[Modeling code records]
※ ※ ※

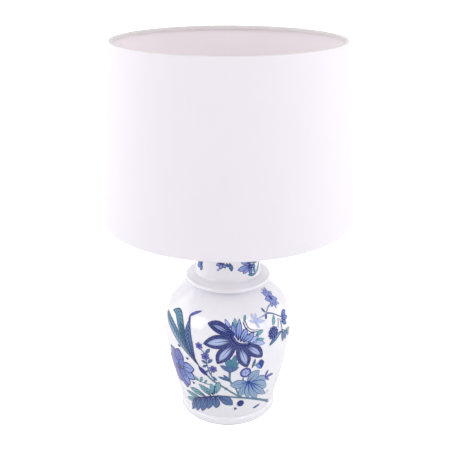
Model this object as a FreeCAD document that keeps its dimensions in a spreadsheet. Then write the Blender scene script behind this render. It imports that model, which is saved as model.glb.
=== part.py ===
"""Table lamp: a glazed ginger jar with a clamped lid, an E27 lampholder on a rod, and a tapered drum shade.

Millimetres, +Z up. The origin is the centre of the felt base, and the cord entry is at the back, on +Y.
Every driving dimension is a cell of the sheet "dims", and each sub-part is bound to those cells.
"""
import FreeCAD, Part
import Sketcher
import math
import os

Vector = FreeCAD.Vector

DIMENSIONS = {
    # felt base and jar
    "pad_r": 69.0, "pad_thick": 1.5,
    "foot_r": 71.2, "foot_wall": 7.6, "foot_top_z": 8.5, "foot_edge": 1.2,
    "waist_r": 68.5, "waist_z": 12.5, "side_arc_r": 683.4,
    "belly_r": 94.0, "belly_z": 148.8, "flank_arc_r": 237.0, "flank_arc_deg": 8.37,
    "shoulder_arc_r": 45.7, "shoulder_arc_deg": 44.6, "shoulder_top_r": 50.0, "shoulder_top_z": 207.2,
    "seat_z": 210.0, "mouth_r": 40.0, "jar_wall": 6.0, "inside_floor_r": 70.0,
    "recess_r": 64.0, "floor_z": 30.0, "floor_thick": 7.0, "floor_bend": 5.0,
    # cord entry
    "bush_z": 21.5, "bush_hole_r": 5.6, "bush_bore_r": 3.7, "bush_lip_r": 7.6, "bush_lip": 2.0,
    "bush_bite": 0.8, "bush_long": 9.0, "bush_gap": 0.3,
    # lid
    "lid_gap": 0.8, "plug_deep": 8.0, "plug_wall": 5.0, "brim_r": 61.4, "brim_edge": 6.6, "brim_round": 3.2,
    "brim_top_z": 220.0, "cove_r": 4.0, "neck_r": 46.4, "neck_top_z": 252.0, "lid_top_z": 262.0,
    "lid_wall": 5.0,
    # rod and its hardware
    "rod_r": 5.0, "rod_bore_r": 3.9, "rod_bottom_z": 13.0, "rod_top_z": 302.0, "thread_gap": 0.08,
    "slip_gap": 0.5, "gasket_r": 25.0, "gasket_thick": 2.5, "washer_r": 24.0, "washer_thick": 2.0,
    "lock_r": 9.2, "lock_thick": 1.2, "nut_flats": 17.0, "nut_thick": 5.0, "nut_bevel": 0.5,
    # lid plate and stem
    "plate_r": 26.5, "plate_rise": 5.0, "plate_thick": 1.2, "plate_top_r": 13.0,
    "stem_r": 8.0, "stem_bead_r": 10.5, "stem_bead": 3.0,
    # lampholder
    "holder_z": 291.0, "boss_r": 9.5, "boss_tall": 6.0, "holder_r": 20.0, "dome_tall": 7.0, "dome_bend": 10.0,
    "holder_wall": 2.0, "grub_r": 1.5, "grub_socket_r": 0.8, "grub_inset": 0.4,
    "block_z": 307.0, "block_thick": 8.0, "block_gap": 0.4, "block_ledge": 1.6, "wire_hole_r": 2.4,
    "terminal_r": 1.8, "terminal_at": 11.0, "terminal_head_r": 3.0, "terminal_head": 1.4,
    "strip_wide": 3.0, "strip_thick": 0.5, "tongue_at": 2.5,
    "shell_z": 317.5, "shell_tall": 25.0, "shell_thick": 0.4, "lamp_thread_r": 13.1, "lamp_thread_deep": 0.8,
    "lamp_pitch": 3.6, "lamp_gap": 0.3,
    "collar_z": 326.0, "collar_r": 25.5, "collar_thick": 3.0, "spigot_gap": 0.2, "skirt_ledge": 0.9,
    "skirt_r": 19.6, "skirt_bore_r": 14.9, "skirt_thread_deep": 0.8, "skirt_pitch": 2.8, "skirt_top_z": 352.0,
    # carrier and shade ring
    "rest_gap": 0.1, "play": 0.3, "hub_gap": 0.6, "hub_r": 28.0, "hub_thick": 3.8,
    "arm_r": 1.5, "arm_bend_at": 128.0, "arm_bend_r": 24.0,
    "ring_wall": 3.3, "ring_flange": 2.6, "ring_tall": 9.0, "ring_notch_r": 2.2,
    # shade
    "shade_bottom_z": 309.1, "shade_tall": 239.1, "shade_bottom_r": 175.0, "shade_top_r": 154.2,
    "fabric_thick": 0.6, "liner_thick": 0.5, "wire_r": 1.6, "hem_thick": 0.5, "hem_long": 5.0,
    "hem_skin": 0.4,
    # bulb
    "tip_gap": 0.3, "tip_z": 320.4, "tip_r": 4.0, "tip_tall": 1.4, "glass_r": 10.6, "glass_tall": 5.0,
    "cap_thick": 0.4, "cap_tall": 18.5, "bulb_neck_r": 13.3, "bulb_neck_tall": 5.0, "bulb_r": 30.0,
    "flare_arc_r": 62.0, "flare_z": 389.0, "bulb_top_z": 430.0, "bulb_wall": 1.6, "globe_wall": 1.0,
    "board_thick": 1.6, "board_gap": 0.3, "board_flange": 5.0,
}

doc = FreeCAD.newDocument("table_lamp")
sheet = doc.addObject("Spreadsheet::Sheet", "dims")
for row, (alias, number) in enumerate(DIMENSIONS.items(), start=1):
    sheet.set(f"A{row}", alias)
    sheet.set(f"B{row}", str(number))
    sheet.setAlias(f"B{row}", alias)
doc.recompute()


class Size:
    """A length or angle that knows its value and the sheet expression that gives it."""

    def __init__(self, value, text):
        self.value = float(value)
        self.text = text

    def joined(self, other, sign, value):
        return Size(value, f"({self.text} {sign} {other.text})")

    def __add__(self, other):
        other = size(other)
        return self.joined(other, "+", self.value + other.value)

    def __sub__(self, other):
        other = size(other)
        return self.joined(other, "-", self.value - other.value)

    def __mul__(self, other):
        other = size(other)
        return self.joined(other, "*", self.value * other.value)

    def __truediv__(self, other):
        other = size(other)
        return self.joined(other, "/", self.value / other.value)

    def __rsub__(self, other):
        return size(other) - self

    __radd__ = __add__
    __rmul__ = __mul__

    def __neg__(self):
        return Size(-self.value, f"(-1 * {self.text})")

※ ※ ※

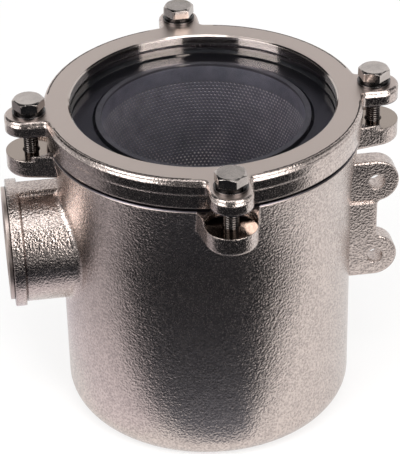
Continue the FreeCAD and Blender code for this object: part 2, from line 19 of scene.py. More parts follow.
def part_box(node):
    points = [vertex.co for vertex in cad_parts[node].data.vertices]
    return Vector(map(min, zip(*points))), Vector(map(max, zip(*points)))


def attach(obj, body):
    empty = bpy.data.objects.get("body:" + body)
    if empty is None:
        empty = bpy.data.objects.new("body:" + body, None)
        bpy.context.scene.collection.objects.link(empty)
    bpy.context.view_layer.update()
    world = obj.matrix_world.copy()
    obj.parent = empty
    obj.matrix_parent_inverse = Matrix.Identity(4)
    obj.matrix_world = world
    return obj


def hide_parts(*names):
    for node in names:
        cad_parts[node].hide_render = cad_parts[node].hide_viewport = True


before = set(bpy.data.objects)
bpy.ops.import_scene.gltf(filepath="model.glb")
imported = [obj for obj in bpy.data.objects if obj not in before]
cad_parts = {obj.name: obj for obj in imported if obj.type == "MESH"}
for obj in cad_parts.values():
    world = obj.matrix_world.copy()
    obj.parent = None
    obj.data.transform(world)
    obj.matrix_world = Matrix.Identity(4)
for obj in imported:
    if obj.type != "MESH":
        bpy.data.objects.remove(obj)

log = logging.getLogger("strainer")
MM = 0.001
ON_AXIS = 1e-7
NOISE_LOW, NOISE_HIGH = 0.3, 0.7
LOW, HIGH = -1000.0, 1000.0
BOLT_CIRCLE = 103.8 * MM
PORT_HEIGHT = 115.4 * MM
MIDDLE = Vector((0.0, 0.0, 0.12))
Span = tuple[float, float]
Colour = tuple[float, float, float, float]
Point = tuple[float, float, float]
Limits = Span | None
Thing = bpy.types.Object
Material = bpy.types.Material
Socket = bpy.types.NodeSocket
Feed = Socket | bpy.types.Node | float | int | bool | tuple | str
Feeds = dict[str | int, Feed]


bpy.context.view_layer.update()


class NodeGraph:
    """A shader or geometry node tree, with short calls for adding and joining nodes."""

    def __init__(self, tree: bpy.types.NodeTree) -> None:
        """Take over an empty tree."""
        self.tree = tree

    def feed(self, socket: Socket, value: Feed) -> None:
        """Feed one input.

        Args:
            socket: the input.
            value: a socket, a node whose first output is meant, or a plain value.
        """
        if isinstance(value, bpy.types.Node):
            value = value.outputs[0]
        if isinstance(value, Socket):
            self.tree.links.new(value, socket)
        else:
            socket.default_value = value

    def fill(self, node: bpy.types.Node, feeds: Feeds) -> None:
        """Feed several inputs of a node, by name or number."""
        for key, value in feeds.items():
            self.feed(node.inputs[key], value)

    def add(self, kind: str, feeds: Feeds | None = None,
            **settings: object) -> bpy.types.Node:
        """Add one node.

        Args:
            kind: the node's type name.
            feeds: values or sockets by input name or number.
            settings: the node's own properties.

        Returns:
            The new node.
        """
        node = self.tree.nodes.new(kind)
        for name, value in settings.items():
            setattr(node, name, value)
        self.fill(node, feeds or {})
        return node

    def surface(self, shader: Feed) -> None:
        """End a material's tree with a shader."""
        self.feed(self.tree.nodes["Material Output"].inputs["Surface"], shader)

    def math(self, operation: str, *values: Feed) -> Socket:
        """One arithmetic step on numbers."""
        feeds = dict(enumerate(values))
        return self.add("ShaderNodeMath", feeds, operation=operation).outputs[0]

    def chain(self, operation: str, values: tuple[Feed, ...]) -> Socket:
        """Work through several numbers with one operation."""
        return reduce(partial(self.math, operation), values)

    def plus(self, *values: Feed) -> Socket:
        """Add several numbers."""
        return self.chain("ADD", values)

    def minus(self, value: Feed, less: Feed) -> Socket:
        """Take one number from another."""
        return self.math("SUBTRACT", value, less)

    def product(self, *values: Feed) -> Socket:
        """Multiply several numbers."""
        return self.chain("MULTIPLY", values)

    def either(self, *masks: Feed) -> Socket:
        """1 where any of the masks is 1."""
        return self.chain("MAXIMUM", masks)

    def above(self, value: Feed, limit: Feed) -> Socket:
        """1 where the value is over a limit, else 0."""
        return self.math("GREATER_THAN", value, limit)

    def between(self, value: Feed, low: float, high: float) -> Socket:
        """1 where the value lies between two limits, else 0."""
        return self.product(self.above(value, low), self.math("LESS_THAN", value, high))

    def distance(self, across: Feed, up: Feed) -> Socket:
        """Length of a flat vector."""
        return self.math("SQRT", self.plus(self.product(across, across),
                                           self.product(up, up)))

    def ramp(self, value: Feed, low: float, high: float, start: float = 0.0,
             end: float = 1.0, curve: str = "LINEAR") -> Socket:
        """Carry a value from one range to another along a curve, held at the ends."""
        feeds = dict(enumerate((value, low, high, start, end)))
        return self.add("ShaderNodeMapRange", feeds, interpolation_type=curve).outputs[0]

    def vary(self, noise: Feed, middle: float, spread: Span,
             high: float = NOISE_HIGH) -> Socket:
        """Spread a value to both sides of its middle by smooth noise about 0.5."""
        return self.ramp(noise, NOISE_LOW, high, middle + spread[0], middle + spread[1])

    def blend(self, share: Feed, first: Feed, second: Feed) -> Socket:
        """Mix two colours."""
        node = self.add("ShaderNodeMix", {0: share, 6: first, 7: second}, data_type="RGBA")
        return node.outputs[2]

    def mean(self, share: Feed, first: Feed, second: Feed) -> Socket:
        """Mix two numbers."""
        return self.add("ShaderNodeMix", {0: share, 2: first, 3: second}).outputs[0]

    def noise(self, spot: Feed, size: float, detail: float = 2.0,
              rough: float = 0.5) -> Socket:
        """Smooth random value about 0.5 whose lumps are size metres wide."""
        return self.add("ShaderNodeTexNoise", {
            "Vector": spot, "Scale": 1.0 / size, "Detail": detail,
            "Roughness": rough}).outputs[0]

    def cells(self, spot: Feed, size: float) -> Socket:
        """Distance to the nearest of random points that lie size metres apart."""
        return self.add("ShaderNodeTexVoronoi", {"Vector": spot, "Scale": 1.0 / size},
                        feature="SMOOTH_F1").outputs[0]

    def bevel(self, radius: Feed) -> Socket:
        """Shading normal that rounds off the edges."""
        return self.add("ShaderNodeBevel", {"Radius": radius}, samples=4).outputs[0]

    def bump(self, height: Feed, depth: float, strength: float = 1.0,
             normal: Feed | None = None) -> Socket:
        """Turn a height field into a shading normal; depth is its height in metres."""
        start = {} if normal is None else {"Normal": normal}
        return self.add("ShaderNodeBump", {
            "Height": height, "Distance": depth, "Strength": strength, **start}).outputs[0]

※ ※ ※

[PROMPT]
In the entries above, count each line holding "body" and report the total and nothing more.

[FINISHED ANSWER]
3